What the task requires :: Reproduce exactly the lines from the one containing "obj.matrix_world = Matrix.Identity(4)" through the last line of the data, both ends included.

[start]

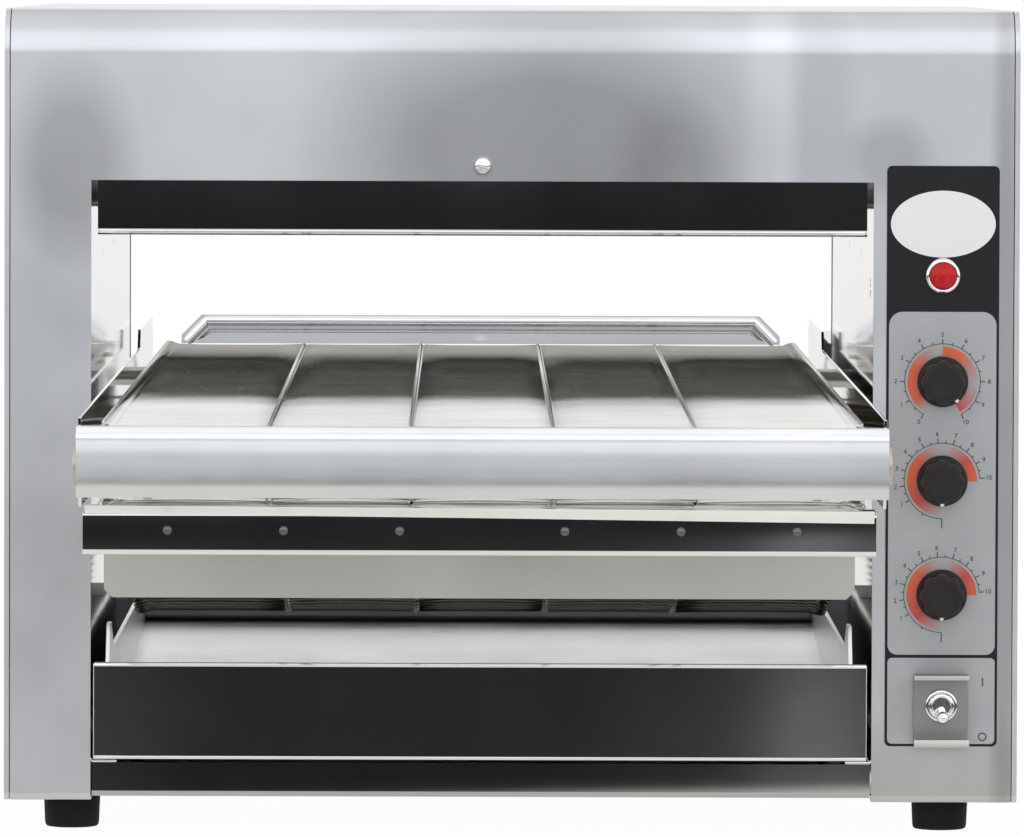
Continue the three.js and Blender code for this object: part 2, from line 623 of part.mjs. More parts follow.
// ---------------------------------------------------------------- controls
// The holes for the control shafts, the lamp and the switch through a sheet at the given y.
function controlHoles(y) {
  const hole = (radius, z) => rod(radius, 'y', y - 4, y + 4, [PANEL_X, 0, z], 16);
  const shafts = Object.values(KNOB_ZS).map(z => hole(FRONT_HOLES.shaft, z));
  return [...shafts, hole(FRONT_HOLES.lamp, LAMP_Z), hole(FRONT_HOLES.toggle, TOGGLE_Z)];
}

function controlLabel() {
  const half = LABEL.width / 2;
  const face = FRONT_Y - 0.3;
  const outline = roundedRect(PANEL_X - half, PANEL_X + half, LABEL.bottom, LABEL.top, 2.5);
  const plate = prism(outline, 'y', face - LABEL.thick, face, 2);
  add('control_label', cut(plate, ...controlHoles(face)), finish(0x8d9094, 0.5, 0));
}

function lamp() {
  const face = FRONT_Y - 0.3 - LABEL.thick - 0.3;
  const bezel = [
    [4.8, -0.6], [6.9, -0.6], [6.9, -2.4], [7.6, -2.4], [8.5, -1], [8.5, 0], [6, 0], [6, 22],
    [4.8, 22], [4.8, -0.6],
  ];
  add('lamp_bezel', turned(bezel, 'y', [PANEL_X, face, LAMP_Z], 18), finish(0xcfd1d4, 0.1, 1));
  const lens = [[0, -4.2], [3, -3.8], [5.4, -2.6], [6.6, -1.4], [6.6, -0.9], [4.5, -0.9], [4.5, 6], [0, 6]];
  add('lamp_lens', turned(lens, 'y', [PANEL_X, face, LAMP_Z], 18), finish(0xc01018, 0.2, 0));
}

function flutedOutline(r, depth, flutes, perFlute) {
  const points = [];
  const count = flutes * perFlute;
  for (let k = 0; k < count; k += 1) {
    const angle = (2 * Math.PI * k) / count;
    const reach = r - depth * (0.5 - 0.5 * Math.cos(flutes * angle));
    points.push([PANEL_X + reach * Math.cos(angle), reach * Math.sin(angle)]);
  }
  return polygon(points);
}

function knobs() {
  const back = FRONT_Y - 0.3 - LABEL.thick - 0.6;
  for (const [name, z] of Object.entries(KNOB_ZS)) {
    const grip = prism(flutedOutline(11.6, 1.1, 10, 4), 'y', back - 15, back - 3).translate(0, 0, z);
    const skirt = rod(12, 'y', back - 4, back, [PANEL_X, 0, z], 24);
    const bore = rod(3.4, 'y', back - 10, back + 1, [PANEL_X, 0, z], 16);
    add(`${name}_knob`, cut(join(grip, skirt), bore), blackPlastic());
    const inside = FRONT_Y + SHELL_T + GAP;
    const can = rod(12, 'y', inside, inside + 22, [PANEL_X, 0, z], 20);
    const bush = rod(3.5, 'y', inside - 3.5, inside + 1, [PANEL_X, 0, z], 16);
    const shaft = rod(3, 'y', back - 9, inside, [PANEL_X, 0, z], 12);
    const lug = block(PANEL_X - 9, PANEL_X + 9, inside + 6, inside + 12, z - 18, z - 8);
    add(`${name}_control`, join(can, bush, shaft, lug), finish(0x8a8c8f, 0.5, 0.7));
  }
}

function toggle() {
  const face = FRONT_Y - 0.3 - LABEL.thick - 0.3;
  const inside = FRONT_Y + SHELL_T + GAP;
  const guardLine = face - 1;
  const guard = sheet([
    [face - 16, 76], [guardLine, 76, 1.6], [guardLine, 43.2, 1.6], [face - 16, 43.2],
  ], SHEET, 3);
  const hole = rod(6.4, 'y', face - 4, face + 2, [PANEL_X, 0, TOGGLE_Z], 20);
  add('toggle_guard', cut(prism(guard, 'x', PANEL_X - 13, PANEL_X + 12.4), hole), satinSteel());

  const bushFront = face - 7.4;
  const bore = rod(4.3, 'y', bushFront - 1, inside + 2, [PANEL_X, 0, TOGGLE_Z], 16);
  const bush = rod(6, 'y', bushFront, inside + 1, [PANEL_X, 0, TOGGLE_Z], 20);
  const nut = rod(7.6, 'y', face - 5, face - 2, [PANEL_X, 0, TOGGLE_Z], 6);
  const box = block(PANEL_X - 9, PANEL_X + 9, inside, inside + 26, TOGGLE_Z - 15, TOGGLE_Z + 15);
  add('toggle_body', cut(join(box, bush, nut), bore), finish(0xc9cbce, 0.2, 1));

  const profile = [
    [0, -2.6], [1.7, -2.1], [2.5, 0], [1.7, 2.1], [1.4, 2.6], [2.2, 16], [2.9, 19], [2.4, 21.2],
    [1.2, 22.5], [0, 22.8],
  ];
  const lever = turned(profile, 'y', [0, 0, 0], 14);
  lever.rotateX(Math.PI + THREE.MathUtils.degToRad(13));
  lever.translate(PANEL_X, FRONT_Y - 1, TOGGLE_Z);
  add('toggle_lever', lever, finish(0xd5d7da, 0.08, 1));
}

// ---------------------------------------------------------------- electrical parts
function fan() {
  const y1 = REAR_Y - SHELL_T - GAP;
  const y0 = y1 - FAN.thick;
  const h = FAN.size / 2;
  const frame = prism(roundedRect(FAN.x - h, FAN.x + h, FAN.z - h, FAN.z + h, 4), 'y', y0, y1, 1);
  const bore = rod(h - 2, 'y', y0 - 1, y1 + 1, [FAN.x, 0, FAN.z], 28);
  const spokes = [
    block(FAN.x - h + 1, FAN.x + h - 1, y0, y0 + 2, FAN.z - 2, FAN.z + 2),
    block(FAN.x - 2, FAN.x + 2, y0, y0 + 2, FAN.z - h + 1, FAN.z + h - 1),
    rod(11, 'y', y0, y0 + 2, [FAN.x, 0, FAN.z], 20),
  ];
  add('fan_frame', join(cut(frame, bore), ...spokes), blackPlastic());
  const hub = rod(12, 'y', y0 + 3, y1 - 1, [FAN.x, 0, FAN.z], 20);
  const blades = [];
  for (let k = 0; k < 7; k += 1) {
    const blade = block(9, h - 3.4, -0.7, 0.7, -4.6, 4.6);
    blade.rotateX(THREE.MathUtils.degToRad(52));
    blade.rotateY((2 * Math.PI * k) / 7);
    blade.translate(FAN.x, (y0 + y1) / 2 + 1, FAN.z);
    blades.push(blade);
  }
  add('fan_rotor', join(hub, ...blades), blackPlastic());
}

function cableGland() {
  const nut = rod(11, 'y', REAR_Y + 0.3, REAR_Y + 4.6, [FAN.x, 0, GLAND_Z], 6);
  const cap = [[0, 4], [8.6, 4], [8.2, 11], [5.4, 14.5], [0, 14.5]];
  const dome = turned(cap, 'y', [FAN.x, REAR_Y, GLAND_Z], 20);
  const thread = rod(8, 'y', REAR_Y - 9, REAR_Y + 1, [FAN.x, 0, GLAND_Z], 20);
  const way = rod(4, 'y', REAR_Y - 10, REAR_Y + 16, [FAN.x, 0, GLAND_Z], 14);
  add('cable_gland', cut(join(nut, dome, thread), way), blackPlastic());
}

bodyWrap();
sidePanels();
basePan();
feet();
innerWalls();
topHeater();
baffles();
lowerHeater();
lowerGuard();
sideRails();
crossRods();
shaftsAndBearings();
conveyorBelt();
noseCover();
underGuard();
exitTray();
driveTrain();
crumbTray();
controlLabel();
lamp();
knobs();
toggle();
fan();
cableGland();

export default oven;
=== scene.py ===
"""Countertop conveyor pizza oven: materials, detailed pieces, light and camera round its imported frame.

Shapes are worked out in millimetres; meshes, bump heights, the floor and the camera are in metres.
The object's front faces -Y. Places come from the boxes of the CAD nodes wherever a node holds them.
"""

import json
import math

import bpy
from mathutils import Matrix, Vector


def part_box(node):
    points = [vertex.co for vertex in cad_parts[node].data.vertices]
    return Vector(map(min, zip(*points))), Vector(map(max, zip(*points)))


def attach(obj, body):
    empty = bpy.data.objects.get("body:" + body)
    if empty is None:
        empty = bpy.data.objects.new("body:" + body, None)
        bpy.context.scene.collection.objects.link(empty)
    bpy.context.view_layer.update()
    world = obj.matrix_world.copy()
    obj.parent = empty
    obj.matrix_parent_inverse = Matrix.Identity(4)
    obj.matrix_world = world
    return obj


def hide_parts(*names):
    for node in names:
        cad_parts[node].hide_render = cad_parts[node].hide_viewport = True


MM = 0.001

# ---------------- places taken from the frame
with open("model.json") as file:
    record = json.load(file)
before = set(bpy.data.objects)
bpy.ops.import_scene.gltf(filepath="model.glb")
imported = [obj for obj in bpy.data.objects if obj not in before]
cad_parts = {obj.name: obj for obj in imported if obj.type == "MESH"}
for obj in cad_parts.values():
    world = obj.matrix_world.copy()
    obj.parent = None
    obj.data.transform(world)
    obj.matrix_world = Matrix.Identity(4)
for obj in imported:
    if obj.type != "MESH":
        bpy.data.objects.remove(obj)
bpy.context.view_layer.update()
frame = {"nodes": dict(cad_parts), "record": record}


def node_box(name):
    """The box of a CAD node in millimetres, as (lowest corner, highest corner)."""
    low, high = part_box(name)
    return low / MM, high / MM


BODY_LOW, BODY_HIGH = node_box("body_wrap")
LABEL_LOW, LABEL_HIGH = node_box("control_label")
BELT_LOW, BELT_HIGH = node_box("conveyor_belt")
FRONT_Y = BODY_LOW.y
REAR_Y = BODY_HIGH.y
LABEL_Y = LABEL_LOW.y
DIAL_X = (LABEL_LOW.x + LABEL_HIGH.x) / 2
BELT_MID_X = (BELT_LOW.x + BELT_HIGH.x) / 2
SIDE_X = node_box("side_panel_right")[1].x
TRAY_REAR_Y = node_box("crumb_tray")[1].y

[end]

Correct output ::
    obj.matrix_world = Matrix.Identity(4)
for obj in imported:
    if obj.type != "MESH":
        bpy.data.objects.remove(obj)
bpy.context.view_layer.update()
frame = {"nodes": dict(cad_parts), "record": record}


def node_box(name):
    """The box of a CAD node in millimetres, as (lowest corner, highest corner)."""
    low, high = part_box(name)
    return low / MM, high / MM


BODY_LOW, BODY_HIGH = node_box("body_wrap")
LABEL_LOW, LABEL_HIGH = node_box("control_label")
BELT_LOW, BELT_HIGH = node_box("conveyor_belt")
FRONT_Y = BODY_LOW.y
REAR_Y = BODY_HIGH.y
LABEL_Y = LABEL_LOW.y
DIAL_X = (LABEL_LOW.x + LABEL_HIGH.x) / 2
BELT_MID_X = (BELT_LOW.x + BELT_HIGH.x) / 2
SIDE_X = node_box("side_panel_right")[1].x
TRAY_REAR_Y = node_box("crumb_tray")[1].y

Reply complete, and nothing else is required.